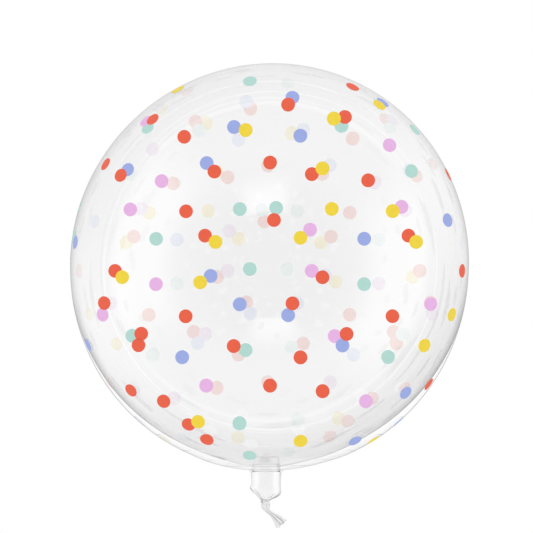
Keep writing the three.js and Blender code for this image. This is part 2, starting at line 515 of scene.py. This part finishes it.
def ink_material(name, colour, unevenness, painted_reflection=None):
    """Printed ink: a little uneven in colour and sheen, with a painted reflection in the given grey where
    the film mirrors it.
    """
    material, tree, shader = new_material(name)
    cover = map_range(tree, noise_node(tree, INK_COVER_GRAIN), 0.3, 0.7)
    deep = tuple(c * (1 - unevenness) for c in colour)
    painted = mix_colours(tree, cover, deep, colour)
    if painted_reflection:
        # painted reflection: rays that the film has mirrored see the flat grey instead of the ink
        path = tree.nodes.new("ShaderNodeLightPath")
        painted = mix_colours(tree, path.outputs["Glossy Depth"], painted, painted_reflection)
    tree.links.new(painted, shader.inputs["Base Color"])
    sheen = map_range(tree, noise_node(tree, INK_SHEEN_GRAIN, 1.0), 0.3, 0.7, 0.5, 0.65)
    tree.links.new(sheen, shader.inputs["Roughness"])
    bump = tree.nodes.new("ShaderNodeBump")
    bump.inputs["Strength"].default_value = 0.05
    bump.inputs["Distance"].default_value = 0.02 * MM
    tree.links.new(noise_node(tree, INK_BUMP_GRAIN, 1.0), bump.inputs["Height"])
    tree.links.new(bump.outputs["Normal"], shader.inputs["Normal"])
    set_plain(shader, Specular_IOR_Level=0.1)
    return material


# The film and the knot
def place_film(piece, material=None, clear=True):
    """Clear film doesn't hold back light: the studio shines through it on to the ink."""
    if material:
        piece.data.materials.append(material)
    piece.visible_shadow = not clear
    piece.visible_diffuse = not clear
    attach(piece, "root")
    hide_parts("balloon")


gathered = gathered_material()
place_film(make_film(), clear_material("clear_film", 1.5))
place_film(make_skirt())
place_film(make_tail(), gathered, clear=False)
place_film(make_knot_turn(), gathered, clear=False)


# The print is one repeat of clusters, laid over the film in steps. The inks change from repeat to
# repeat. Distances are in millimetres over the film, from the middle of its top: level across, and
# along from neck to crown. It is the same when the ball is turned half round.
PRINT_START = (73, -73)
PRINT_STEP = (217, 232)
REPEATS = ((-2, 0), (-1, 0), (0, 0), (1, 0), (-1, 1), (0, 1), (-2, -1), (-1, -1), (0, -1))
CLUSTER_REACH = {1: 0, 2: 6.3, 3: 7.4}     # from its middle to its spots', by how many there are
# Each cluster: across, along, turn of its first spot in degrees, and its inks in each repeat
CLUSTERS = (
    (0, 0, 40, "- RMR RLB - RLM RYM - - -"),
    (55, -20, 0, "- B M - R - - - -"),
    (115, -10, 160, "B. RM Y. - BY .M - - -"),
    (175, -20, 0, "- R - - B - - - -"),
    (65, 25, 200, "- R. R. - - YB - - -"),
    (115, 35, 0, "- B L - - - - - -"),
    (165, 30, 250, "LR BR Y. - RB - - - -"),
    (25, 55, 0, "- L M - Y R - - -"),
    (80, 60, 210, "- YB - - - - - - -"),
    (125, 70, 0, "- M - - M - - M -"),
    (-25, 65, 330, "- YR RL .R - - - - -"),
    (25, 100, 0, "- M B - - - - - B"),
    (85, 100, 150, "MB RY RY - - - - R. -"),
    (180, 105, 220, "- YL - - - - Y. Y. -"),
    (-10, 130, 0, "- L Y - - - - - -"),
    (150, 125, 260, "- RM B. - - - - - -"),
    (65, 130, 200, ".M R. YL - - - - RY -"),
    (115, 130, 0, "- M - - - - - M B"),
    (30, 160, 0, "- L R - - - - R L"),
    (85, 175, 130, "- BR .M - - - - L. .B"),
    (145, 180, 0, "R R - - - - - R R"),
    (-25, 170, 210, "- RB RY R. - - - .R .R"),
    (60, 200, 0, "- - L - - - - - -"),
)
# Ink: its slot, its colour from outside and, through the film, from inside
INKS = {
    "M": ("ink_mint", (0.465, 0.725, 0.665), (0.92, 0.98, 0.97)),
    "L": ("ink_lilac", (0.83, 0.48, 0.805), (0.96, 0.90, 0.97)),
    "B": ("ink_blue", (0.35, 0.43, 0.80), (0.89, 0.92, 1.00)),
    "R": ("ink_coral", (0.855, 0.133, 0.072), (0.97, 0.79, 0.76)),
    "Y": ("ink_yellow", (0.905, 0.69, 0.059), (1.00, 0.955, 0.78)),
}


def direction_at(across, along):
    """Unit vector from the ball's middle to a place on the film, by distances over the film."""
    lift = along * MM / BALL_RADIUS
    turn = across * MM / (BALL_RADIUS * math.cos(lift))
    return np.array((math.cos(lift) * math.sin(turn), math.sin(lift), math.cos(lift) * math.cos(turn)))


def spot_places(ink):
    """(across, along) of each spot of one ink, on the upper side."""
    for across, along, turn, words in CLUSTERS:
        for (column, row), inks in zip(REPEATS, words.split()):
            reach = CLUSTER_REACH[len(inks)]
            for i, letter in enumerate(inks):
                if letter != ink:
                    continue
                angle = math.radians(turn) + 2 * math.pi * i / len(inks)
                yield (
                    PRINT_START[0] + column * PRINT_STEP[0] + across + reach * math.cos(angle),
                    PRINT_START[1] + row * PRINT_STEP[1] + along + reach * math.sin(angle),
                )


def spot_frames(ink):
    """(direction, level tangent, downward tangent) for each spot of one ink, on both sides."""
    for across, along in spot_places(ink):
        d = direction_at(across, along)
        for half in (1, -1):
            middle = d * (half, 1, half)
            level = np.cross((0.0, 0.0, 1.0), middle)
            level /= np.linalg.norm(level)
            yield middle, level, np.cross(middle, level) * min(1 / abs(middle[2]), SPOT_STRETCH)


def spot_points(middle, level, down, lift):
    """A disc's points on the film, lifted off it."""
    directions = [middle]
    for ring in range(1, SPOT_RINGS + 1):
        reach = SPOT_RADIUS * ring / SPOT_RINGS / BALL_RADIUS
        for s in range(SPOT_SIDES):
            a = 2 * math.pi * s / SPOT_SIDES
            directions.append(middle + (level * math.cos(a) + down * math.sin(a)) * math.tan(reach))
    directions = np.array(directions)
    directions /= np.linalg.norm(directions, axis=1)[:, None]
    placed = ball_points(directions, np.zeros(len(directions)))
    out = directions.copy()
    out[placed[:, 2] <= LIFT + 1e-9] = (0, 0, -1)
    return [tuple(p) for p in placed + out * lift]


def disc_faces(base, turned):
    """Faces of one disc, whose points start at base, turned over for its underside."""
    faces = []
    for s in range(SPOT_SIDES):
        n = (s + 1) % SPOT_SIDES
        faces.append((base, base + 1 + s, base + 1 + n))
        for ring in range(SPOT_RINGS - 1):
            a = base + 1 + ring * SPOT_SIDES
            b = a + SPOT_SIDES
            faces.append((a + s, b + s, b + n, a + n))
    return [f[::-1] for f in faces] if turned else faces


def make_spots(ink, lift):
    """All the spots of one ink, as thin plates with a paler face towards the film."""
    slot, colour, back = INKS[ink]
    vertices, faces, back_faces = [], [], []
    per = 1 + SPOT_RINGS * SPOT_SIDES
    for middle, level, down in spot_frames(ink):
        base = len(vertices)
        vertices += spot_points(middle, level, down, lift)
        vertices += spot_points(middle, level, down, lift - INK_THICKNESS)
        faces += disc_faces(base, False)
        back_faces += disc_faces(base + per, True)
        rim = base + 1 + (SPOT_RINGS - 1) * SPOT_SIDES
        for s in range(SPOT_SIDES):
            n = (s + 1) % SPOT_SIDES
            faces.append((rim + s, rim + per + s, rim + per + n, rim + n))
    piece = new_piece(slot.replace("ink", "spots"), [(vertices, faces + back_faces)])
    piece.data.materials.append(ink_material(slot, colour, INK_UNEVENNESS))
    underside = ink_material(slot + "_underside", back, UNDERSIDE_UNEVENNESS, INK_PAINTED_REFLECTION)
    piece.data.materials.append(underside)
    for polygon in piece.data.polygons[len(faces):]:
        polygon.material_index = 1
    piece.visible_shadow = False
    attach(piece, "root")


for layer, letter in enumerate("MLBRY"):
    make_spots(letter, INK_LIFT + INK_STEP * layer)


# Floor, studio and camera
def make_floor():
    """A plain white floor, which the film neither mirrors nor bends."""
    mesh = bpy.data.meshes.new("floor")
    s = FLOOR_SIZE
    mesh.from_pydata([(-s, -s, 0), (s, -s, 0), (s, s, 0), (-s, s, 0)], [], [(0, 1, 2, 3)])
    floor = bpy.data.objects.new("floor", mesh)
    floor.location.z = -FLOOR_DROP
    bpy.context.scene.collection.objects.link(floor)
    material = bpy.data.materials.new("floor")
    material.use_nodes = True
    nodes = material.node_tree.nodes
    nodes.remove(nodes["Principled BSDF"])
    glow = nodes.new("ShaderNodeEmission")
    glow.inputs["Color"].default_value = (1, 1, 1, 1)
    glow.inputs["Strength"].default_value = 1.0
    material.node_tree.links.new(glow.outputs[0], nodes["Material Output"].inputs["Surface"])
    mesh.materials.append(material)
    floor.visible_glossy = False
    floor.visible_transmission = False


def make_studio():
    """White all round, and as the film mirrors it: dark overhead, with lamps and flags.

    The world is plain white to what looks straight at it, and the pattern shows in reflections.
    """
    world = bpy.data.worlds.new("studio")
    world.use_nodes = True
    tree = world.node_tree
    tree.nodes.clear()

    def calculate(kind, *values):
        node = tree.nodes.new("ShaderNodeMath")
        node.operation = kind
        for socket, value in zip(node.inputs, values):
            if isinstance(value, (int, float)):
                socket.default_value = value
            else:
                tree.links.new(value, socket)
        return node.outputs[0]

    def step(value, start, end):
        return map_range(tree, value, start, end)

    def between(value, *corners):
        """1 between the inner two of four angles, in degrees, and 0 outside the outer two."""
        a, b, c, e = (math.radians(angle) for angle in corners)
        return calculate("MULTIPLY", step(value, a, b), step(value, e, c))

    def within(value, width):
        """1 within the first of two angles, in degrees, and 0 past the second."""
        full, end = (math.radians(angle) for angle in width)
        return step(value, end, full)

    def turned(share_of_x, share_of_y):
        across = calculate("MULTIPLY", x, share_of_x)
        return calculate("ADD", across, calculate("MULTIPLY", y, share_of_y))

    coordinate = tree.nodes.new("ShaderNodeTexCoord")
    split = tree.nodes.new("ShaderNodeSeparateXYZ")
    tree.links.new(coordinate.outputs["Generated"], split.inputs[0])
    x, y, z = split.outputs
    polar = calculate("ARCCOSINE", z)

    profile = tree.nodes.new("ShaderNodeFloatCurve")
    curve = profile.mapping.curves[0]
    while len(curve.points) < len(STUDIO_PROFILE):
        curve.points.new(0.5, 0.5)
    for point, (angle, value) in zip(curve.points, STUDIO_PROFILE):
        point.location = (angle / 180, value)
    profile.mapping.update()
    tree.links.new(calculate("DIVIDE", polar, math.pi), profile.inputs["Value"])

    # tall soft boxes at either side
    tilt = math.radians(SIDE_BOX_TURN)
    along = turned(math.cos(tilt), -math.sin(tilt))
    cross = turned(math.sin(tilt), math.cos(tilt))
    azimuth = calculate("ARCTAN2", calculate("ABSOLUTE", cross), calculate("ABSOLUTE", along))
    side = between(polar, *SIDE_BOX_HEIGHT)
    side = calculate("MULTIPLY", side, within(azimuth, SIDE_BOX_WIDTH))

    # a box overhead, towards the crown
    leaning = calculate("MULTIPLY_ADD", y, TOP_BOX_LEAN, x)
    azimuth = calculate("ABSOLUTE", calculate("ARCTAN2", leaning, y))
    top = between(polar, *TOP_BOX_HEIGHT)
    top = calculate("MULTIPLY", top, within(azimuth, TOP_BOX_WIDTH))

    # dark flags below the horizon: a wide one past the neck, and two lower ones beside it
    level = calculate("SQRT", calculate("SUBTRACT", 1.001, calculate("MULTIPLY", z, z)))  # never 0

    def flag(middle, end, full, depth):
        turn = math.radians(middle)
        towards = turned(math.cos(turn), math.sin(turn))
        return calculate("MULTIPLY", step(calculate("DIVIDE", towards, level), end, full), depth)

    dark = calculate("MULTIPLY", flag(*WIDE_FLAG), between(polar, *WIDE_FLAG_HEIGHT))
    foot = step(polar, *(math.radians(angle) for angle in LOW_GLOW_HEIGHT))
    for glow in LOW_GLOWS:
        dark = calculate("SUBTRACT", dark, calculate("MULTIPLY", flag(*glow), foot))
    low = step(polar, *(math.radians(angle) for angle in LOW_FLAG_HEIGHT))
    for low_flag in LOW_FLAGS:
        dark = calculate("MULTIPLY_ADD", flag(*low_flag), low, dark)

    pattern = calculate("MULTIPLY_ADD", side, SIDE_BOX_GLOW, profile.outputs[0])
    pattern = calculate("MULTIPLY_ADD", top, TOP_BOX_GLOW, pattern)
    pattern = calculate("MULTIPLY", pattern, calculate("SUBTRACT", 1.0, dark))
    for middle, height, reach, glow in STRIPS:
        strip = between(polar, height - reach, height - reach / 3, height + reach / 3, height + reach)
        pattern = calculate("MULTIPLY_ADD", strip, flag(middle, *STRIP_SPREAD, glow), pattern)

    path = tree.nodes.new("ShaderNodeLightPath")
    strength = tree.nodes.new("ShaderNodeMix")
    tree.links.new(calculate("GREATER_THAN", path.outputs["Glossy Depth"], 0.5), strength.inputs["Factor"])
    strength.inputs["A"].default_value = 1.0
    tree.links.new(pattern, strength.inputs["B"])
    background = tree.nodes.new("ShaderNodeBackground")
    background.inputs["Color"].default_value = (1, 1, 1, 1)
    tree.links.new(strength.outputs["Result"], background.inputs["Strength"])
    output = tree.nodes.new("ShaderNodeOutputWorld")
    tree.links.new(background.outputs[0], output.inputs["Surface"])
    bpy.context.scene.world = world


def make_camera():
    """Looks straight down on the balloon, from far enough that its outline isn't narrowed."""
    data = bpy.data.cameras.new("camera")
    data.sensor_width = 36
    data.clip_end = 100
    data.lens = data.sensor_width * VIEW_DISTANCE / VIEW_WIDTH
    camera = bpy.data.objects.new("camera", data)
    camera.location = (VIEW_MIDDLE[0], VIEW_MIDDLE[1], AXIS_HEIGHT + VIEW_DISTANCE)
    bpy.context.scene.collection.objects.link(camera)
    bpy.context.scene.camera = camera


make_floor()
make_studio()
make_camera()
scene = bpy.context.scene
scene.view_settings.view_transform = "Standard"
scene.cycles.max_bounces = 32
scene.cycles.transmission_bounces = 32
scene.cycles.glossy_bounces = 16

--- --- ---

REQUIREMENTS — Print the listing above from its first line through the line with "return material", and stop there.

ANSWER BELOW —
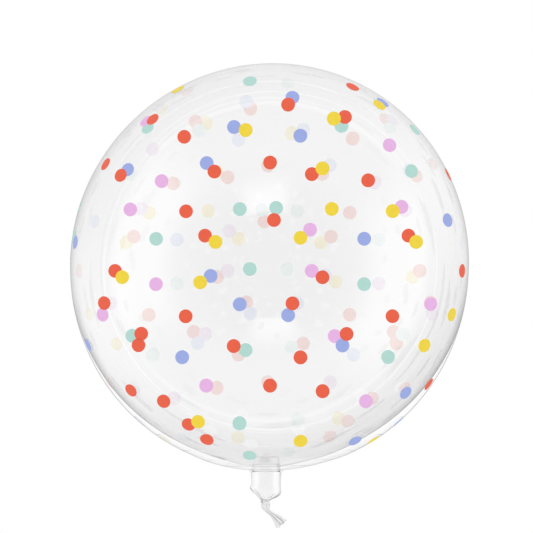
Keep writing the three.js and Blender code for this image. This is part 2, starting at line 515 of scene.py. This part finishes it.
def ink_material(name, colour, unevenness, painted_reflection=None):
    """Printed ink: a little uneven in colour and sheen, with a painted reflection in the given grey where
    the film mirrors it.
    """
    material, tree, shader = new_material(name)
    cover = map_range(tree, noise_node(tree, INK_COVER_GRAIN), 0.3, 0.7)
    deep = tuple(c * (1 - unevenness) for c in colour)
    painted = mix_colours(tree, cover, deep, colour)
    if painted_reflection:
        # painted reflection: rays that the film has mirrored see the flat grey instead of the ink
        path = tree.nodes.new("ShaderNodeLightPath")
        painted = mix_colours(tree, path.outputs["Glossy Depth"], painted, painted_reflection)
    tree.links.new(painted, shader.inputs["Base Color"])
    sheen = map_range(tree, noise_node(tree, INK_SHEEN_GRAIN, 1.0), 0.3, 0.7, 0.5, 0.65)
    tree.links.new(sheen, shader.inputs["Roughness"])
    bump = tree.nodes.new("ShaderNodeBump")
    bump.inputs["Strength"].default_value = 0.05
    bump.inputs["Distance"].default_value = 0.02 * MM
    tree.links.new(noise_node(tree, INK_BUMP_GRAIN, 1.0), bump.inputs["Height"])
    tree.links.new(bump.outputs["Normal"], shader.inputs["Normal"])
    set_plain(shader, Specular_IOR_Level=0.1)
    return material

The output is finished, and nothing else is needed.